Some implications of this hypothesis:
1. You and I have different beliefs in large part because over the course of our lives we have encountered different people who influenced what and how we think. Somewhere along the way, some thoughts were seeded into your brain that lead you to hold a point of view that I am convinced is wrong.
2, When you express a point of view that differs from mine, unless you change my mind, my trust in you is going to fall. If you contradict a view that I hold strongly, then my trust in you will fall really far. I think that this may explain the phenomenon known as “confirmation bias” or “motivated reasoning.” When you show me a study that supports my beliefs, I do not have to worry about whether I trust the methods used in the study. But when you show me a study that contradicts my beliefs, I have to either change my mind or find something wrong with the study. So I look more closely at the methods, probing for flaws. If I do find flaws, my trust in the study’s authors falls by a lot.
3, To change someone’s mind, you have to earn their trust. It seems that we rarely do this, and in fact we rarely try to do this.
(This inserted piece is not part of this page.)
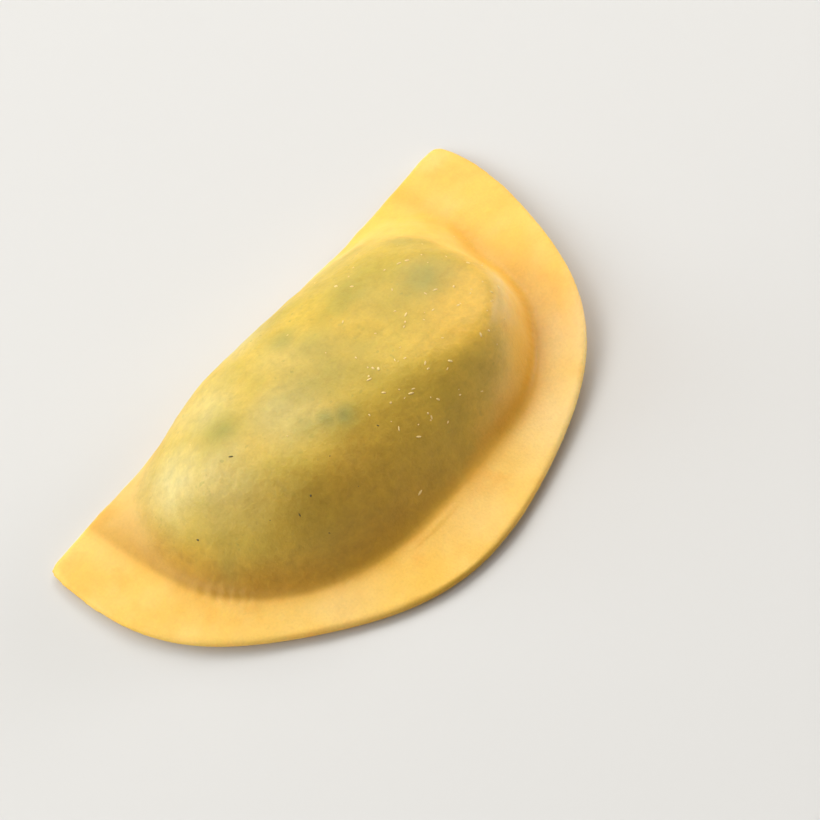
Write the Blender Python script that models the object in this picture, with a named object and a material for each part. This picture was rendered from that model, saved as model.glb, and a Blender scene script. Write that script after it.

4. What sorts of people earn our trust? In my case, I believe that my father set the tone with his First Iron Law of Social Science, “Sometimes it’s this way, and sometimes it’s that way.” All of my life, I have been inclined to trust people who look at multiple sides of an issue and who are able to live with ambiguity and uncertainty. But many others seem to prefer to trust those who display high confidence. Like Harry Truman, many people long for the the one-handed economist.